Anyone who knows me knows that this is like telling me that I HAVE to eat the slice of pizza. I had no idea what a Scoville unit was, or how hot that slice was going to be. After a couple of glassfuls of milk I was willing to admit that I wasn't prepared, but that Fatali was my new favorite chili.

Nubbins and a few of the other guys have been growing super hot chilis for a few years now, so when a new hottest chili in the world was announced, he bought some seedlings and has been growing them this year. They're a north eastern Indian chili called Bhut Jolokia or Naga Jolokia, which means Ghost chili. What's not clear is whether they're called that because they were previously hard to find, or because when you eat them you die. The previously hottest chili in the world was the Red Savina Habenero, which clocked in at about 580,000 Scoville units. What does that mean about the hotness of a Red Savina? Just think about this...the hottest jalapeño you've ever eaten would have had a Scoville rating of about 8000 Scovilles. That means that a single Red Savina, which is about a third the volume as a jalapeño, is about 60 times as hot. A bell pepper is 0, a jalapeno is 8000, a Red Savina is 580,000, and a Bhut Jolokia is 1,040,000. Holy crap.

What am I going to do with a pepper that ridiculously hot? I'm going to chop it up and eat it on a pizza, of course. That's what I know how to do. I'm planning on sharing it with my Sikh friend Obiwan, because he has previously seemed to be completely impervious to the scourge of capsaicin. We'll see how he handles the ghost chili.


Dawali
Also from India, although not confined to the North Eastern area, is a holiday called Diwali. It's celebrated all over India by Hindus, Jains, and Sikhs alike. A bunch of the people I work with came back from this weekend waddling around like they'd just eaten Christmas and Thanksgiving dinners combined, and I guess it's because of this festival. Each of the major Indian religions seems to have their own reasons for celebrating Diwali, but it seems to be universally regarded as a celebration of the Goodness in people triumphing over the Evil in people. I can agree with that! Happy Diwali! It seems to be the Indian version of Christmas. Everyone, both secular and devout, celebrates the holiday, and people send out massive mailings of Diwali cards. They eat tons of food, play with firecrackers, and greet everyone with warmth and cheer. I wonder if they also have rampant consumerism, nauseating music, and silly sweaters.

Fasting
To round out this post about the subcontinent, I've been thinking about doing a fast before Thanksgiving this year. "Zart," you ask, "why does fasting have to be from the India? What about Catholics?" What about them, smartass? They abstain from meat one day a week during one season of the year.
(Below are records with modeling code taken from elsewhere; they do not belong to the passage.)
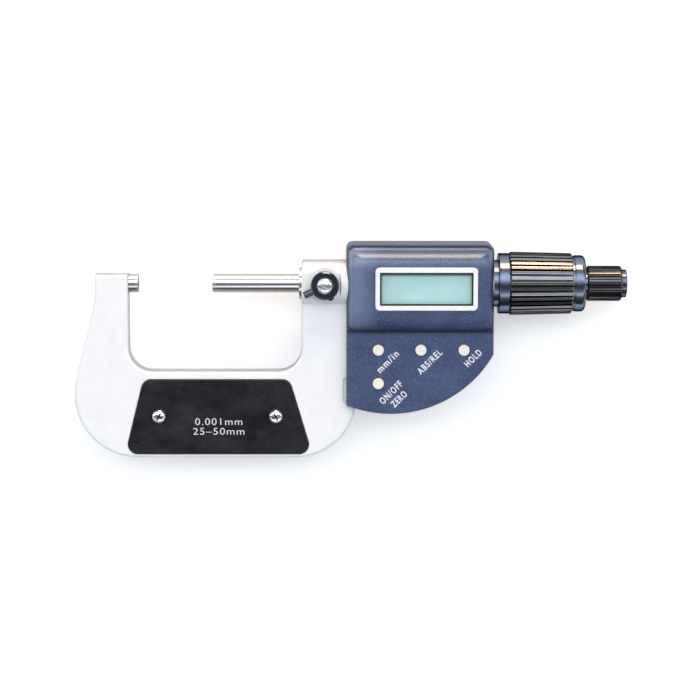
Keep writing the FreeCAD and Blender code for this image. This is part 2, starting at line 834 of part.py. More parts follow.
def make_lock():
    place = [("lock_x", "0")]
    plug = new_body("lock_plug")
    plug_top = "lock_stud_bottom - running_gap"
    pad_circles(plug, place, "lock_plug_dia / 2", "spindle_radius + running_gap", plug_top)
    stud = new_body("lock_stud")
    pad_circles(stud, place, "lock_stud_dia / 2", "lock_stud_bottom", "lock_ring_top")
    thread_end = "lock_ring_top - lock_screw_length"
    cut_circles(stud, place, "lock_screw_dia / 2", thread_end, "lock_ring_top")
    screw = new_body("lock_screw")
    dome = "lock_ring_top + lock_screw_head_rise"
    pad_circles(screw, place, "lock_screw_head_dia / 2", "lock_ring_top", dome)
    soften(screw, f"lock_screw_head_rise * {DOME_SHARE}", on_plane("Z", dome))
    pad_circles(screw, place, "lock_screw_dia / 2", thread_end, "lock_ring_top")
    slot = box_about("lock_x", "0", "lock_screw_head_dia + run_out", "lock_screw_slot_width")
    cut_polygon(screw, slot, f"{dome} - lock_screw_slot_depth", dome)
    make_lock_ring()
    make_lock_lever()


def make_lock_ring():
    """The ring is drawn about its own centre with the lever along -X, then turned so that the lever droops."""
    ring = new_body("lock_ring")
    pad_circles(ring, [("0", "0")], "lock_ring_dia / 2", "lock_ring_bottom", "lock_ring_top")
    faces = any_of(on_plane("Z", "lock_ring_top"), on_plane("Z", "lock_ring_bottom"))
    soften(ring, "lock_ring_bevel", faces, "PartDesign::Chamfer")
    lug_x = "(lock_lug_reach - lock_lug_width / 2) * cos(lock_lug_turn)"
    lug_y = "-(lock_lug_reach - lock_lug_width / 2) * sin(lock_lug_turn)"
    lug_low, lug_high = "lock_ring_bottom + lock_ring_bevel", "lock_ring_top - lock_ring_bevel"
    pad_circles(ring, [(lug_x, lug_y)], "lock_lug_width / 2", lug_low, lug_high)
    cut_circles(ring, [("0", "0")], "lock_stud_dia / 2", "lock_ring_bottom", "lock_ring_top")
    hole, outside = "lock_lever_dia / 2", "-lock_ring_dia / 2 - run_out"
    cut_circles(ring, [("0", "lock_lever_height")], hole, outside, "-lock_lever_root", "YZ_Plane")
    turn_about_lock(ring)


def make_lock_lever():
    lever = new_body("lock_lever")
    reach, root = "-lock_lever_reach", "-lock_lever_root"
    pad_circles(lever, [("0", "lock_lever_height")], "lock_lever_dia / 2", reach, root, "YZ_Plane")
    soften(lever, "lock_lever_round", on_plane("X", reach))
    turn_about_lock(lever)


def turn_about_lock(body):
    body.Placement = Placement(Vector(0, 0, 0), Rotation(Vector(0, 0, 1), value("lock_lever_droop")))
    body.setExpression("Placement.Base.x", formula("lock_x"))


# Encoder


def make_encoder():
    tube("stator_disc", "boss_right", "stator_right", "spindle_radius + end_gap", "stator_dia / 2")
    tube("rotor_disc", "rotor_left", "rotor_right", "hub_dia / 2 + press_gap", "rotor_dia / 2")
    hub = new_body("rotor_hub")
    inner = "spindle_radius + running_gap"
    points = [
        ("rotor_left", inner),
        ("sleeve_left - end_gap", inner),
        ("sleeve_left - end_gap", "hub_dia / 2"),
        ("ring_left - slip_gap", "hub_dia / 2"),
        ("ring_left - slip_gap", "hub_flange_dia / 2"),
        ("rotor_right", "hub_flange_dia / 2"),
        ("rotor_right", "hub_dia / 2"),
        ("rotor_left", "hub_dia / 2"),
    ]
    turn(hub, points)
    cut_circles(hub, [("key_x", "0")], "key_dia / 2", "0", "hub_flange_dia / 2 + run_out")
    key = new_body("rotor_key")
    key_low = "spindle_radius - keyway_depth + slip_gap"
    pad_circles(key, [("key_x", "0")], "key_dia / 2", key_low, "hub_flange_dia / 2 - slip_gap")


# Spindle and sleeve


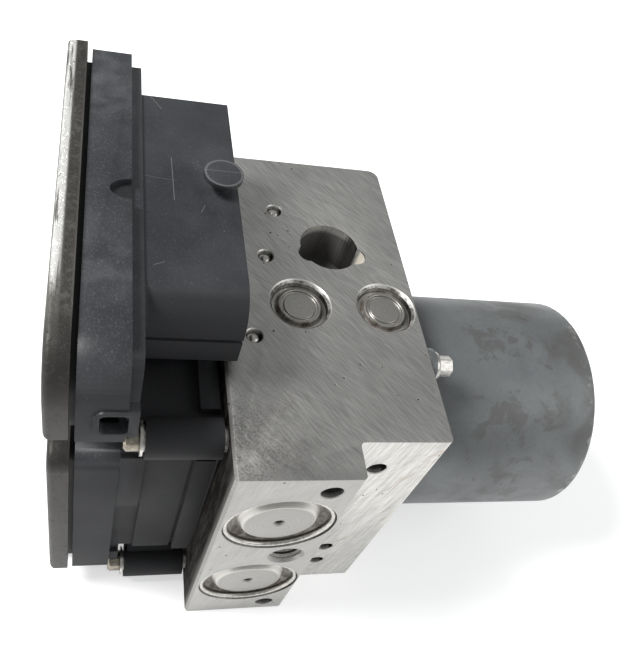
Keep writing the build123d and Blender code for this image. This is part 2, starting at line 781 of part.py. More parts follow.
with BuildPart() as armature_core:
    with BuildSketch(across_motor(core_x)):
        Circle(core_r)
        Circle(shaft_r + fit_gap, mode=Mode.SUBTRACT)
        with PolarLocations(core_r - slot_depth / 2, core_slots):
            SlotCenterToCenter(slot_depth - slot_width - slot_lip, slot_width, mode=Mode.SUBTRACT)
        with PolarLocations(core_r, core_slots):
            Rectangle(*slot_mouth, mode=Mode.SUBTRACT)
    extrude(amount=core_length)
write("armature_core", armature_core)

winding_r = core_r - winding_drop
winding_start = core_x - winding_head_gap - winding_head
with BuildPart() as armature_windings:
    for x in (winding_start, core_x + core_length + winding_head_gap):
        with BuildSketch(across_motor(x)):
            Circle(winding_r)
            Circle(winding_r - slot_depth + slot_lip, mode=Mode.SUBTRACT)
        extrude(amount=winding_head)
    with BuildSketch(across_motor(core_x - 2 * winding_head_gap)):
        with PolarLocations(core_r - slot_depth / 2, core_slots):
            SlotCenterToCenter(slot_depth - slot_width - slot_lip, slot_width - 2 * winding_gap)
    extrude(amount=core_length + 4 * winding_head_gap)
write("armature_windings", armature_windings)

with BuildPart() as commutator:
    with BuildSketch(across_motor(commutator_x)):
        Circle(commutator_r)
        Circle(shaft_r + fit_gap, mode=Mode.SUBTRACT)
        with PolarLocations(commutator_r, commutator_bars):
            Rectangle(*commutator_cut, mode=Mode.SUBTRACT)
    extrude(amount=commutator_length)
write("commutator", commutator)

with BuildPart() as front_bearing:
    with BuildSketch(across_motor(can_start)):
        Circle(bearing_r)
        Circle(shaft_r + running_gap, mode=Mode.SUBTRACT)
    extrude(amount=bearing_width)
write("front_bearing", front_bearing)

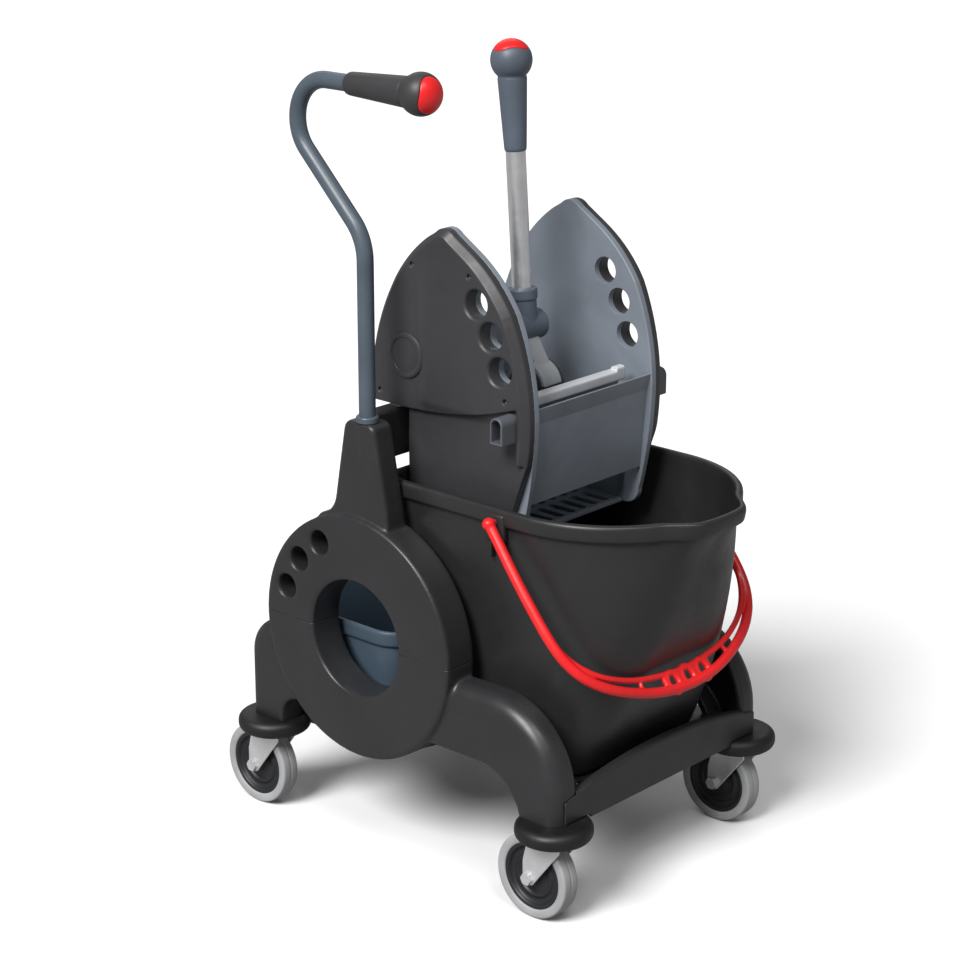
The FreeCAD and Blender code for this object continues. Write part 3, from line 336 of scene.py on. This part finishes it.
def softened(obj, voxel, rounds, keep=None):
    """Remesh evenly and relax, which rounds the edges and fills the inside corners as a mould does."""
    remesh = obj.modifiers.new("even", "REMESH")
    remesh.mode = "VOXEL"
    remesh.voxel_size = voxel
    relax = obj.modifiers.new("relax", "SMOOTH")
    relax.factor = 0.5
    relax.iterations = rounds
    settle(obj)
    if keep:
        thin = obj.modifiers.new("thin", "DECIMATE")
        thin.ratio = keep
        settle(obj)
    return obj


def frame_of(direction):
    """Rotation that takes +Z to a direction."""
    return Vector(direction).to_track_quat("Z", "Y").to_matrix().to_4x4()


def lathe(name, profile, origin, direction, steps=72):
    """Turned piece; profile is (radius, height) in millimetres, closed on the axis or on itself, or a
    function that gives it for an angle."""
    verts, faces = [], []
    for k in range(steps):
        a = 2 * math.pi * k / steps
        line = profile(a) if callable(profile) else profile
        verts += [(r * MM * math.cos(a), r * MM * math.sin(a), h * MM) for r, h in line]
    count = len(line)
    closed = line[0][0] > 1e-6
    for k in range(steps):
        for i in range(count if closed else count - 1):
            a, b = k * count + i, k * count + (i + 1) % count
            c, d = (k + 1) % steps * count + (i + 1) % count, (k + 1) % steps * count + i
            faces.append((a, b, c, d))
    obj = mesh_object(name, verts, faces)
    work = bmesh.new()
    work.from_mesh(obj.data)
    bmesh.ops.remove_doubles(work, verts=work.verts, dist=1e-6)
    bmesh.ops.recalc_face_normals(work, faces=work.faces)
    work.to_mesh(obj.data)
    work.free()
    obj.data.transform(Matrix.Translation(origin) @ frame_of(direction))
    smoothed(obj.data)
    return obj


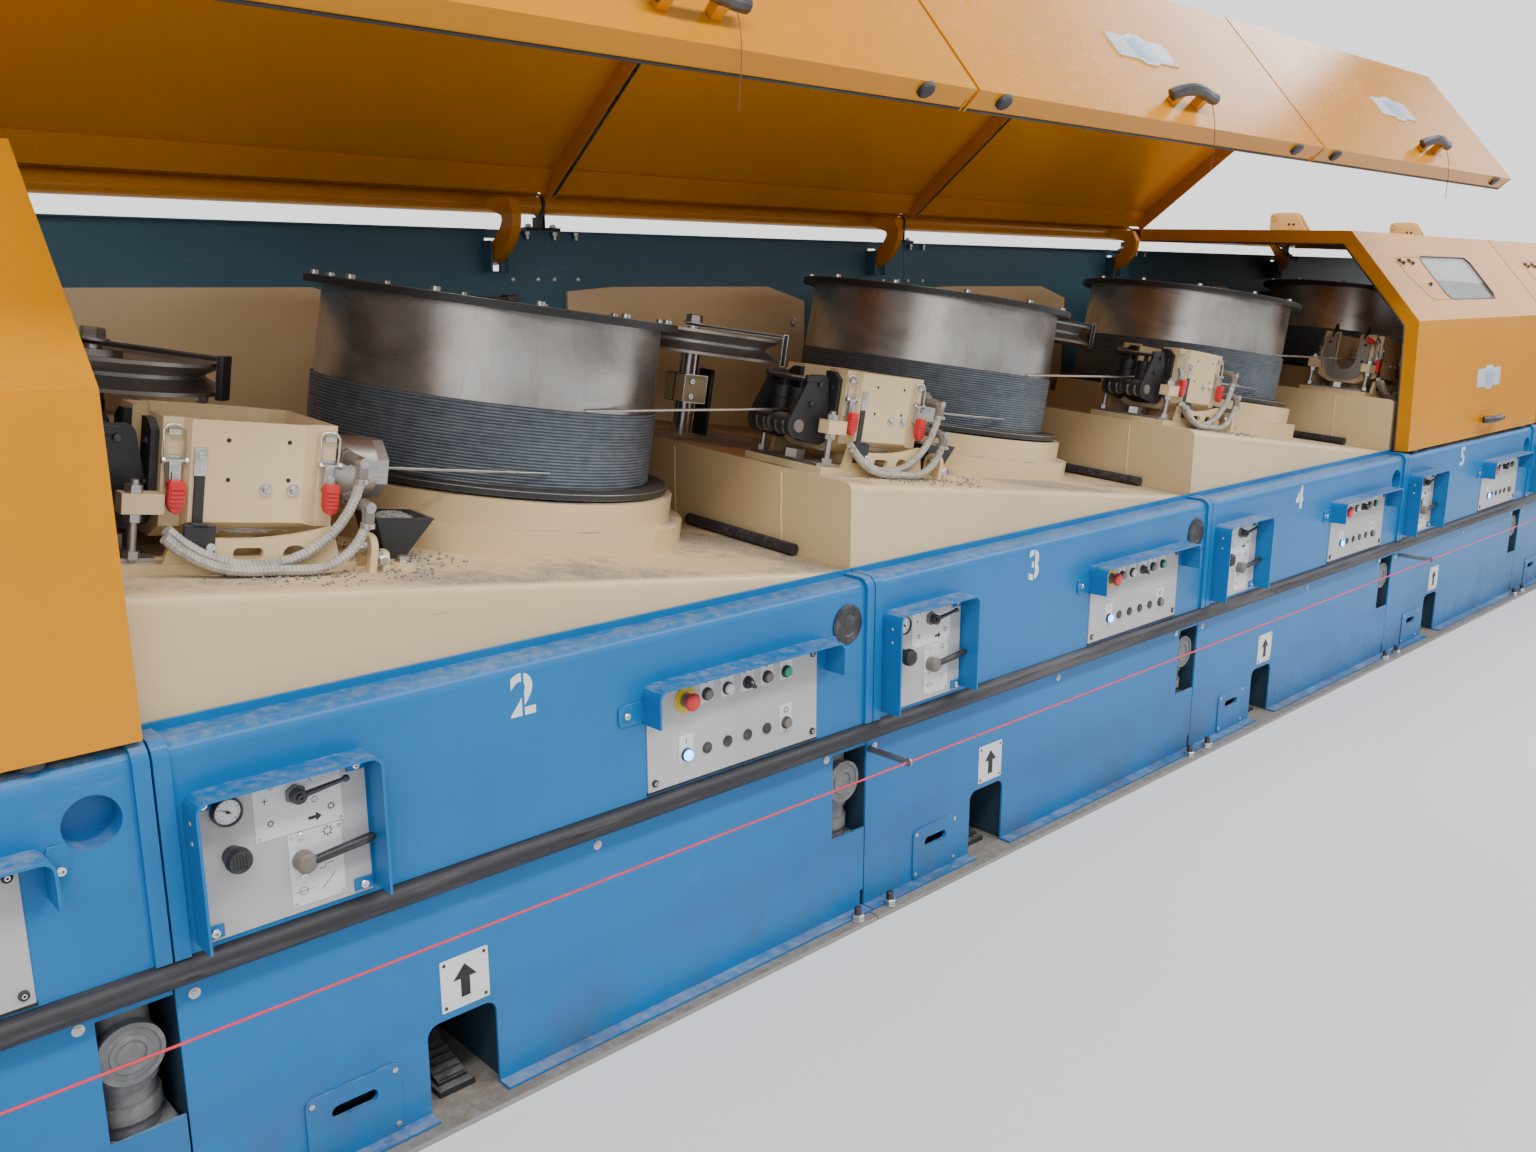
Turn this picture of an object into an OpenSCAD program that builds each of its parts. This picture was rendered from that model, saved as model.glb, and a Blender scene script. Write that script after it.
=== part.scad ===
// Straight-line wire drawing machine: a row of six like drawing blocks under tilting hoods.
// X runs along the line, -Y is the operator's side, Z is up, and the floor is Z = 0.
// Each block is drawn from its own left seam: x along the line, y back from the front
// face, z above the floor.

/* [Line] */
// Length of one drawing block along the line
pitch = 1700; // [1500:10:2200]
// Gap between two neighbouring blocks' sheet parts
seam_gap = 4; // [2:1:8]
// Depth of a block from the front face to the back wall
block_depth = 1385; // [1300:5:1600]

/* [Base] */
// Thickness of the base plate on the floor
base_t = 12; // [8:1:25]
// Reach of the base plate before the front face
base_lip = 48; // [30:1:90]
// Diameter of an anchor hole
anchor_d = 22; // [14:1:30]
// Distance of an anchor hole from its block's end
anchor_x = 62; // [40:1:120]
// Distance of the base plates' joints to the left of the blocks' seams
base_joint = 12; // [8:1:20]

/* [Lower panels] */
// Sheet thickness of the lower panels
panel_t = 6; // [2:1:8]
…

They've got nothing on the Buddhists or Hindus ascetics. I'm just kidding, the Indians certainly have no corner on asceticism, but they're pretty good at it. I wouldn't really be doing it for spiritual enlightenment, although I assume the discipline required to abstain from food for a few days will show me something about myself. I'm more interested in doing on to clear my body of some of the junk and gunk and toxins that I commonly poison it with. I figure that now that rugby season is over would be a good time.

I looked fasting up on Wikipedia because I always go there to learn surface knowledge about new topics. I've never done a fast before, so I don't really know too much about how to prepare, how to do it, what to expect, etc. I know that at its core, it's just the practice of not eating anything, but my friend Mabooti did one before and it was much more involved. Unfortunately, almost all of the information I found on Wikipedia about fasting dealt with religion, something that I'm fascinated with but averse to. I found a spot where Wikipedia is lacking! If you can find info on there I'm missing, feel free to leave it in the comments.